-- BEGIN --

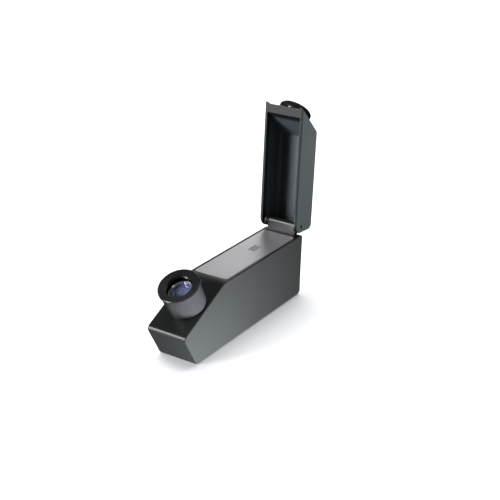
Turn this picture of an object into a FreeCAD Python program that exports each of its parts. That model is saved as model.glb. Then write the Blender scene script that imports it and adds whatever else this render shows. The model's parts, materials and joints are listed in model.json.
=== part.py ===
import FreeCAD, Part
import os

import Sketcher

# A hand-held gem refractometer: a long housing with an eyepiece on its sloped
# front, a metal stage with a glass prism on top and a hinged light-tight lid.
# Frame: origin at the middle of the base face, +Z up, -Y towards the eyepiece.

SIZES = {
    # housing
    "body_width": 30.0,
    "body_height": 44.6,
    "base_length": 122.5,
    "foot_setback": 12.0,
    "slope_run": 43.8,
    "nose_height": 23.0,
    "rear_lean": 2.5,
    "side_wall": 3.0,
    "rear_wall": 3.0,
    "top_wall": 4.6,
    "slope_wall": 4.0,
    "foot_wall": 4.0,
    "nose_solid": 9.0,
    "nose_round": 3.2,
    "brow_round": 10.0,
    "rear_top_round": 1.8,
    "rear_foot_round": 2.6,
    "edge_round": 0.8,
    # base plate and its sheet
    "sheet_thick": 0.6,
    "sheet_inset": 1.5,
    "base_thick": 2.0,
    "base_lip": 1.6,
    "fit_gap": 0.1,
    "overcut": 1.0,
    "post_radius": 3.0,
    "post_height": 12.0,
    "post_side": 10.2,
    "post_front": 8.0,
    "post_rear": 7.0,
    "case_screw_radius": 1.25,
    "case_head_radius": 2.3,
    "case_head_thick": 1.1,
    "case_screw_reach": 5.8,
    "case_bore_depth": 7.0,
    "socket_width_share": 0.75,
    "socket_depth_share": 0.6,
    # stage
    "stage_width": 26.6,
    "stage_front": 3.9,
    "stage_length": 82.8,
    "stage_thick": 2.4,
    "stage_corner": 2.6,
    "stage_bevel": 0.7,
    "stage_screw_side": 10.0,
    "stage_screw_inset": 8.0,
    "small_screw_radius": 1.0,
    "small_head_radius": 1.9,
    "small_head_thick": 1.2,
    "stage_screw_bite": 1.4,
    # prism
    "prism_place": 25.8,
    "prism_radius": 4.5,
    "prism_width": 5.6,
    "prism_heart_share": 0.58,
    "cradle_width": 11.0,
    "cradle_length": 15.0,
    "cradle_depth": 4.8,
    "cradle_screw_side": 4.1,
    "cradle_screw_along": 5.9,
    "cradle_screw_radius": 0.8,
    "cradle_head_radius": 1.28,
    "cradle_head_thick": 0.8,
    "cradle_bridge_foot": 1.5,
    "cradle_bridge_top": 2.5,
    "cradle_gap": 1.0,
    # light path
    "eyepiece_along": 25.4,
    "mirror_depth": 21.0,
    "mirror_side": 13.0,
    "mirror_thick": 1.6,
    "rail_width": 14.0,
    "rail_thick": 2.4,
    "rail_front": -50.0,
    "rail_rear": 6.0,
    "rail_screw_inset": 18.0,
    "stand_screw_bite": 3.5,
    "stand_bore_depth": 4.0,
    "lens_station": 30.0,
    "reticle_station": 53.0,
    "stand_width": 20.0,
    "stand_thick": 8.0,
    "stand_over": 8.5,
    "stand_round": 2.5,
    "lens_radius": 6.0,
    "lens_edge": 1.4,
    "lens_curve": 18.0,
    "lens_land": 1.3,
    "reticle_thick": 1.2,
    "keeper_thick": 1.2,
    "keeper_wall": 1.2,
    "baffle_place": 12.0,
    "baffle_thick": 1.0,
    "baffle_foot": 8.0,
    "baffle_window": 4.6,
    "baffle_clearance": 0.5,
    "baffle_screw_along": 4.8,
    # light port
    "port_drop": 18.6,
    "port_radius": 6.0,
    "port_tube_radius": 7.5,
    "port_flange_radius": 9.4,
    "port_flange_thick": 1.4,
    "port_edge": 0.4,
    "diffuser_lip": 1.0,
    "port_seat": 0.8,
    "port_reach": 4.6,
    "diffuser_thick": 1.2,
    # eyepiece
    "tube_radius": 11.2,
    "tube_bore": 8.6,
    "tube_top": 12.4,
    "tube_foot": 7.0,
    "tube_neck": 9.5,
    "tube_rim": 0.8,
    "tube_flange_thick": 1.6,
    "flange_clearance": 0.3,
    "nut_lip": 0.2,
    "nut_radius": 11.5,
    "barrel_wall": 0.8,
    "focus_start": 0.4,
    "focus_top": 15.9,
    "focus_web": 14.8,
    "mouth_radius": 8.8,
    "cap_overhang": 0.85,
    "cap_thick": 2.1,
    "cap_dish": 0.8,
    "cap_foot_edge": 0.3,
    "cap_edge": 0.6,
    "cap_rim": 1.0,
    "cell_bore": 6.9,
    "cell_foot": 8.0,
    "cell_top": 12.2,
    "cell_seat": 1.1,
    "cell_lip": 0.8,
    "spacer_wall": 0.9,
    "ocular_lip": 0.4,
    "ocular_edge": 0.3,
    "field_lens_curve": 22.4,
    "eye_lens_edge": 1.8,
    "eye_lens_curve": 14.0,
    "field_lens_level": -4.6,
    "ocular_ring_radius": 8.3,
    "ocular_ring_thick": 1.1,
    "key_radius": 0.8,
    "key_level": 5.6,
    "key_slot_top": 3.2,
    "key_depth": 0.9,
    "key_gap": 0.15,
    "running_gap": 0.05,
    # lid and hinge
    "lid_open_angle": 94.3,
    "pin_back": 2.75,
    "pin_height": 6.8,
    "pin_radius": 1.25,
    "lid_gap": 0.3,
    "lid_reach": 84.8,
    "lid_roof": 14.5,
    "lid_roof_reach": 65.1,
    "lid_heel": 4.75,
    "lid_side_wall": 2.0,
    "lid_roof_wall": 2.5,
    "lid_rim_band": 7.0,
    "lid_heel_wall": 2.0,
    "lid_heel_free": 3.6,
    "lid_brow_round": 2.0,
    "lid_heel_round": 3.6,
    "lid_ear_round": 7.6,
    "lid_edge_round": 1.1,
    "lid_hollow_round": 2.4,
    "horn_depth": 1.4,
    "horn_wall": 2.6,
    "horn_round": 1.1,
    "ear_boss_radius": 4.4,
    "ear_boss_thick": 1.6,
    "washer_gap": 0.1,
    "block_thick": 4.6,
    "block_tenon_thick": 2.3,
    "block_tenon_step": 0.6,
    "block_tenon_depth": 3.6,
    "washer_thick": 0.4,
    "washer_radius": 3.6,
    "hinge_screw_side": 7.0,
    "hinge_screw_drop": 2.1,
    "hinge_head_radius": 1.6,
    "hinge_head_seat": 1.1,
    "hinge_head_thick": 0.8,
    "hinge_tap_depth": 1.84,
    "hinge_screw_bite": 1.61,
    "pin_short": 0.5,
    # polariser parked on the lid
    "park_along": 15.6,
    "sleeve_wall": 0.9,
    "park_depth": 2.6,
    "spigot_wall": 1.2,
    "spigot_foot": 2.4,
    "spigot_step": 0.65,
    "spigot_shoulder": 2.8,
    "spigot_top": 4.95,
    "polariser_radius": 11.4,
    "polariser_top": 6.4,
    "polariser_foot_edge": 0.4,
    "polariser_edge": 0.5,
    "polariser_web": 5.1,
    "polariser_web_thick": 0.4,
    "film_radius": 8.8,
    "film_thick": 0.6,
    "polariser_window": 7.6,
}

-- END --

[Problem statement]
From the very first line of the data through the line with "import Sketcher" in it, please reproduce each line exactly and output nothing more.

[Solution to this task]
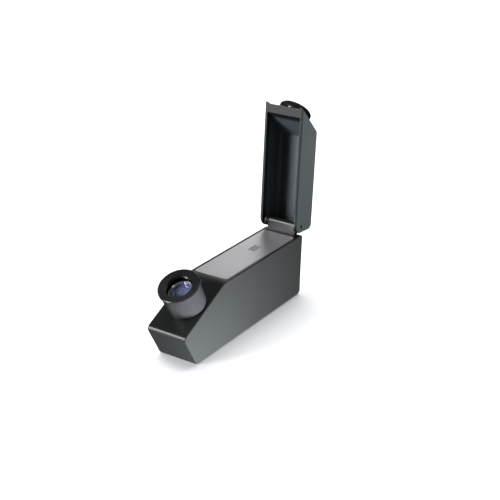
Turn this picture of an object into a FreeCAD Python program that exports each of its parts. That model is saved as model.glb. Then write the Blender scene script that imports it and adds whatever else this render shows. The model's parts, materials and joints are listed in model.json.
=== part.py ===
import FreeCAD, Part
import os

import Sketcher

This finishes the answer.